Entries from a dataset:
○ ○ ○ ○ ○
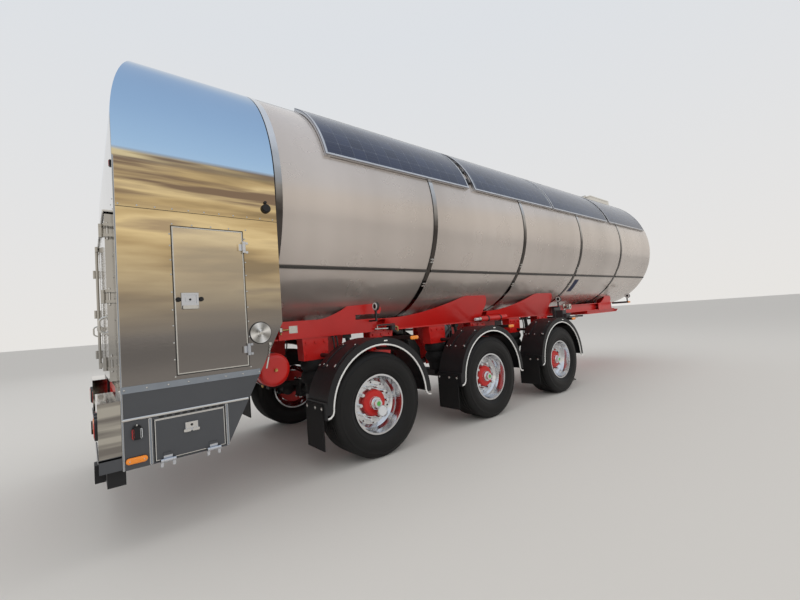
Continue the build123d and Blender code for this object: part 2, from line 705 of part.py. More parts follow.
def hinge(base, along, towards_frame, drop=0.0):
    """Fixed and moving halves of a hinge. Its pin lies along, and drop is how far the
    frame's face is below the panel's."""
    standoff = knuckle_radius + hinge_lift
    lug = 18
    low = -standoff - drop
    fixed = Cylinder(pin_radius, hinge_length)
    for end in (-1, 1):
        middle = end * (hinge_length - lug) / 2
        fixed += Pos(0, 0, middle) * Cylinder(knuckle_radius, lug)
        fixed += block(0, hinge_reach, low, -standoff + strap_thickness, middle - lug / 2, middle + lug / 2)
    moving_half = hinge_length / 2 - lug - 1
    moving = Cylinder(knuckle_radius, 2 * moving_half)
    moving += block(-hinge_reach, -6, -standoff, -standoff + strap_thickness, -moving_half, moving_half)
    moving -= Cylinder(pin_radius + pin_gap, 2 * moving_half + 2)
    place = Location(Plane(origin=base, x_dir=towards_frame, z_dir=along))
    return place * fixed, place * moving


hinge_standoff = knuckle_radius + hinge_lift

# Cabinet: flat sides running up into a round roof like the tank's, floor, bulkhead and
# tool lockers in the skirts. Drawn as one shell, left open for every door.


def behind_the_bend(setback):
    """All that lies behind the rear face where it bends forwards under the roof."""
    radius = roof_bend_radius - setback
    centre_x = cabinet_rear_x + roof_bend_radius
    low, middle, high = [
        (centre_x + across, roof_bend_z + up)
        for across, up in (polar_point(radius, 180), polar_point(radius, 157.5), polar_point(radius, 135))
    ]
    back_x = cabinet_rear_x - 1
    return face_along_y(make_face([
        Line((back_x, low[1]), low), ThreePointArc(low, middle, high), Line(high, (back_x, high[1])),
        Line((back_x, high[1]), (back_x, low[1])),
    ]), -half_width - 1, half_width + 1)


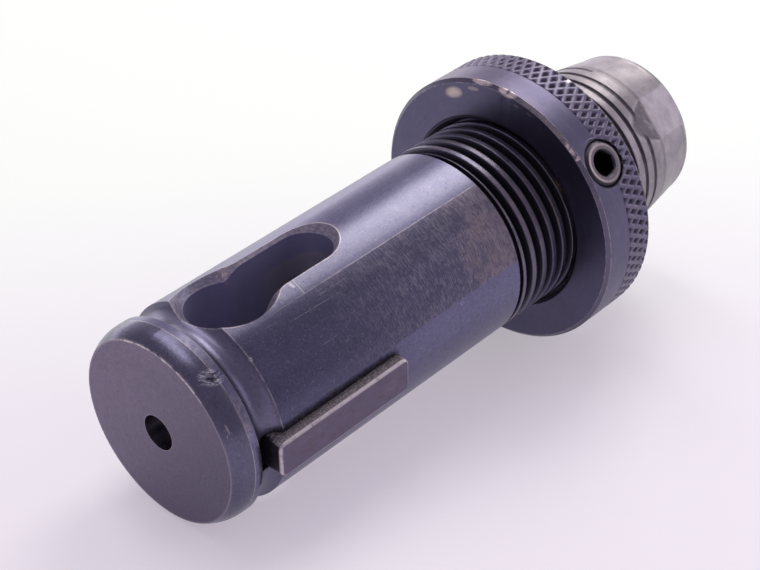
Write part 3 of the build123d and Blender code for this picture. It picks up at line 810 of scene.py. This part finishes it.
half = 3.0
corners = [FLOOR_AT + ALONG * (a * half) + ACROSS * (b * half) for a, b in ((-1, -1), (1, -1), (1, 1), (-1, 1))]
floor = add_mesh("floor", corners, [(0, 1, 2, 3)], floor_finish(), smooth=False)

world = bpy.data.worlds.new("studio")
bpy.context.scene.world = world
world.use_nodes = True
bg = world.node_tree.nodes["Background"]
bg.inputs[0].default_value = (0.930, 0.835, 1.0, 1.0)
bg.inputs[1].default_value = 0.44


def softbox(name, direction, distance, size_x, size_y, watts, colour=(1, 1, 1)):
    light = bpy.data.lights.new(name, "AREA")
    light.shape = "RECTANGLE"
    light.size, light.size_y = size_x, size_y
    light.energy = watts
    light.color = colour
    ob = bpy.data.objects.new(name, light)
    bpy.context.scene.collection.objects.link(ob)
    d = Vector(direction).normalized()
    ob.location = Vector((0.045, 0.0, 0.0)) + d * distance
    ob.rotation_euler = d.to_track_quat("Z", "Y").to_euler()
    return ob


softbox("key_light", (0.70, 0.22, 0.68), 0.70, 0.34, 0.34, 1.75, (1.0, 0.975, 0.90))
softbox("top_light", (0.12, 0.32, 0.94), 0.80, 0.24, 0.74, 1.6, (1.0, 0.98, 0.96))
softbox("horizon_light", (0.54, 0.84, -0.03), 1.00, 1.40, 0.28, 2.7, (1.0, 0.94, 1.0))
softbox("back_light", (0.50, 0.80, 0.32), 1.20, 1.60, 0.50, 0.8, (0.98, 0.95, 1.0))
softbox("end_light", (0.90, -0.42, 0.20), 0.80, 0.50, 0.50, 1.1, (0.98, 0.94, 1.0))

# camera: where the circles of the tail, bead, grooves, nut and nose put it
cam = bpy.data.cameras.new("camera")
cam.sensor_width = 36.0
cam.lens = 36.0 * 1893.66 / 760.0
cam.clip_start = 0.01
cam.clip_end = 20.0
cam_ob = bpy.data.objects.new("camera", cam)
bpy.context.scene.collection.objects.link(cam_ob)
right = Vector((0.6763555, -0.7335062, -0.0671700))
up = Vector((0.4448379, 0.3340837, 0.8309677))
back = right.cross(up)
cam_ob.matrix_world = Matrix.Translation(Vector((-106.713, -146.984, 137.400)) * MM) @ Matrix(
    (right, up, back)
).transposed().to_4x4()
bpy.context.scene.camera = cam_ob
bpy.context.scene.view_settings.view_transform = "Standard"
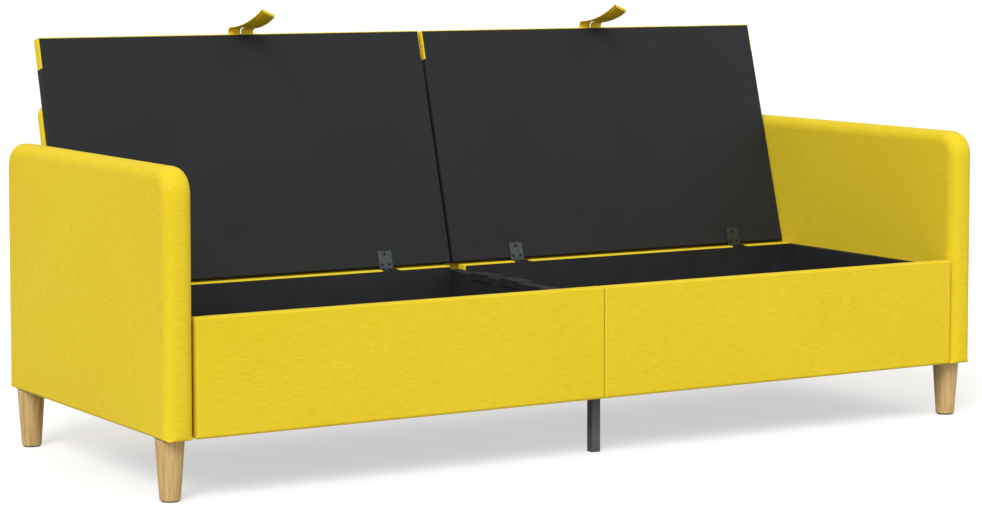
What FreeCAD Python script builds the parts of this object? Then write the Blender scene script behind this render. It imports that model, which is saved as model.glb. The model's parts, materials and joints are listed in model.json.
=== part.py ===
○ ○ ○ ○ ○
Track down every line with the word "that" and copy it.

    """All that lies behind the rear face where it bends forwards under the roof."""
What FreeCAD Python script builds the parts of this object? Then write the Blender scene script behind this render. It imports that model, which is saved as model.glb. The model's parts, materials and joints are listed in model.json.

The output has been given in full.